Heureusement que la curiosité ne nous a pas fait défaut sur ce coup-là, car nous serions passés à côté d’une bien belle surprise. Bien sûr on retrouve certains terrains connus et familiers, des sonorités qui rappellent les influences premières de l’univers artistique des membres respectifs des Transplants. Cependant, on assiste à une métamorphose, une éclosion, un papillon sortant de sa mutation. Ou bien serait-ce plutôt une étoile filante ? Un éclair de génie qui aurait jailli d’une collaboration impromptue que l’on avait condamné d’avance ? Dans tous les cas, impossible de rester insensible face aux rafales assenées dès les premières écoutes. Diamonds And Guns est le prototype du single parfait des années 2000. À l’image de l’album, Diamonds And Guns est varié, alternant les rythmes et les genres. Les grosses guitares sont là, les claviers lo-fi sont là, le rap hardcore de Rob Aston est là, le ska de Tim Armstrong est là, la batterie vivace et loquace de Travis Barker est là. La formule est quasi-parfaite. Et le tout en quatre minutes, emballé c’est pesé ! Ce premier album des Transplants renferme une richesse incroyable qui se révèle redoutablement efficace. L’album est de toute évidence calibré pour un auditoire large se cantonnant dans les normes avec tous les titres variant de deux à quatre minutes chacun. Le contenu également a le mérite de pouvoir plaire aussi bien à l’auditeur occasionnel qu’à une oreille un peu plus pointue.
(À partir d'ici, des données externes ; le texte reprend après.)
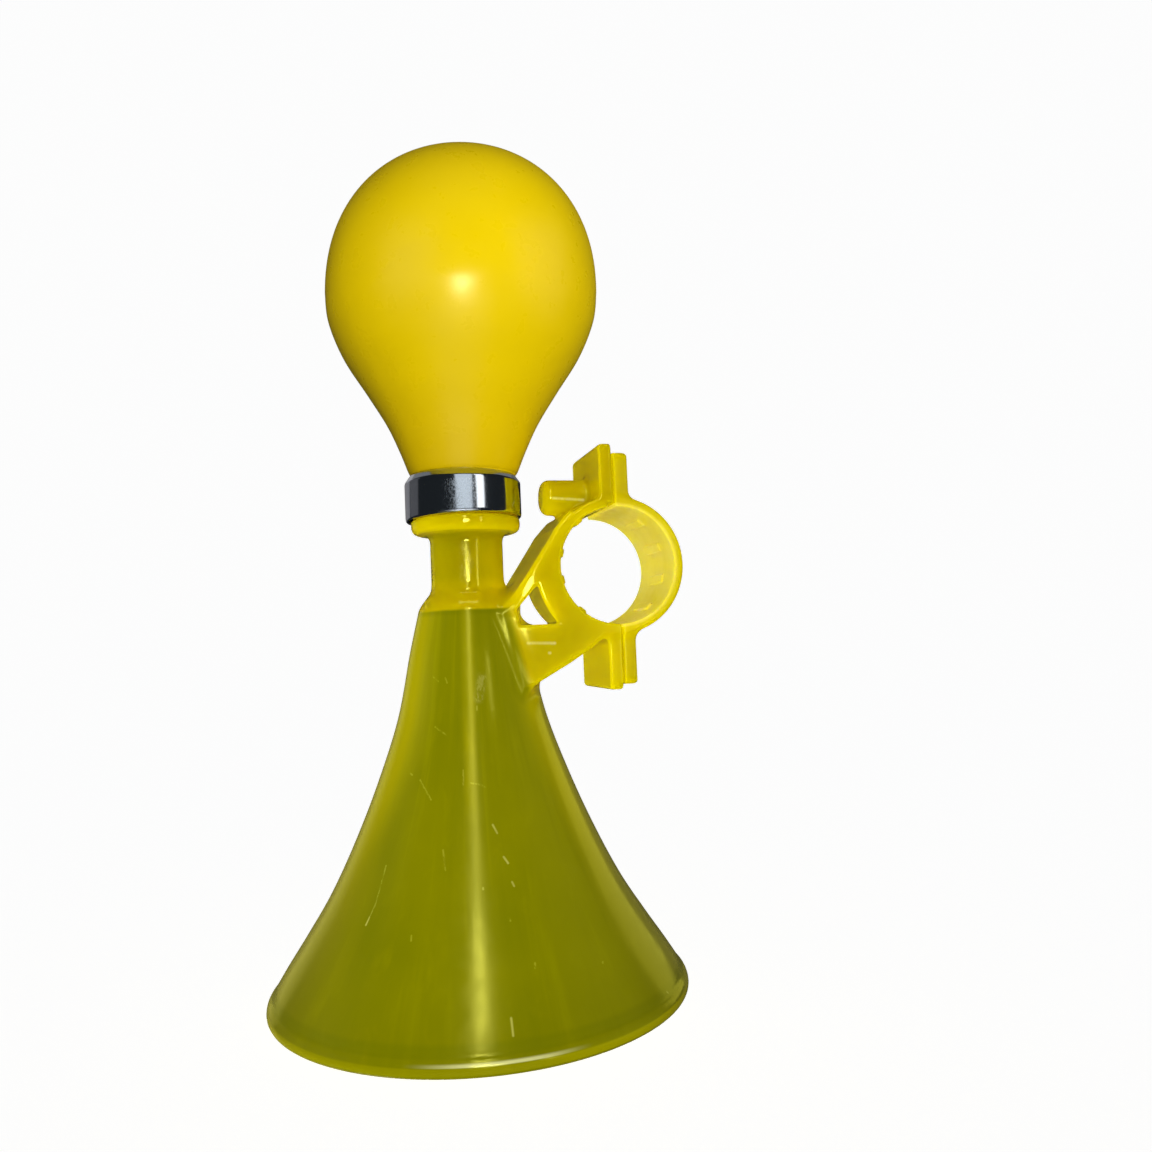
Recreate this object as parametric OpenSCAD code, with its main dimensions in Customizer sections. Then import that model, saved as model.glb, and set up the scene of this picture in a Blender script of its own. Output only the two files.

L’ouverture sur Romper Stomper mets sur les rails dès les premières secondes. Démarrage en trombe tambour battant, le rythme s’accélère tandis que la voix s’énerve et ouvre ainsi la porte à des influences hard-rock progressives. Puis tout retombe. Et sur ses pattes s’il vous plaît, pour mieux rebondir. On assiste à un Tall Cans In The Air funky et bagarreur. Le refrain retombe sur un politiquement incorrect « Fuck You », et les Transplants joue du ska, du bon gros rock à grosses guitares, agrémenté de flows hip-hop des rues. Vacillant tantôt dans l’amusement, tantôt dans la brutalité digne de Rage Against The Machine, les trois Transplants sont désormais affranchis de leur étiquette de néo-punk-ska-rockeurs qui, il faut bien le dire, n’est pas réellement des plus flatteurs. Le mariage improbable du punk et du hip-hop. Ou bien serait-ce plutôt du hard-rock et du reggae. N’importe, les Transplants correspondent en tout point à la définition de la fusion, et renvoient au loin les pompeux Red Hot Chili Peppers. En témoignent les festoyantes et joyeuses D.J., D.J. ou California Babylon, flambeaux rayonnants d’une réussite musicale pleinement assumée. On lorgne ici du côté de Fatboy Slim avec des titres aux refrains entêtants et captivants, aux tendances dansantes, au charme irrésistible. Même les ballades rock ne semblent pouvoir choisir leur camp, aussi énergique que (relativement) calme. Weigh On My Mind ne semble pas pouvoir se languir, emportée par la méchante batterie vive de Barker, et ce malgré le chant nonchalant de Brody Dalle, chanteuse des Distillers et ex-femme de Tim Armstrong. Le rap se taille également une bonne part du lion, s’incrustant par endroits, et prenant parfois l’ascendant sur certains titres. Le titre D.R.E.A.M. rappelle très aisément Cypress Hill ou Public Enemy et baigne sous haute influence hip-hop, empruntant le refrain de C.R.E.A.M. du Wu-Tang, et montre parfaitement la connivence efficace et tant rêvée entre rock et rap. Un rapprochement de ces deux genres que l’on avait rarement vu aussi efficace depuis les coups de canons Walk This Way de Run DMC / Aerosmith et Bring The Noise de Public Enemy / Anthrax. On finit en beauté sur un hiératique Down In Oakland, comptine de western moderne emmenée par un Tim Armstrong dans le rôle du cowboy punk.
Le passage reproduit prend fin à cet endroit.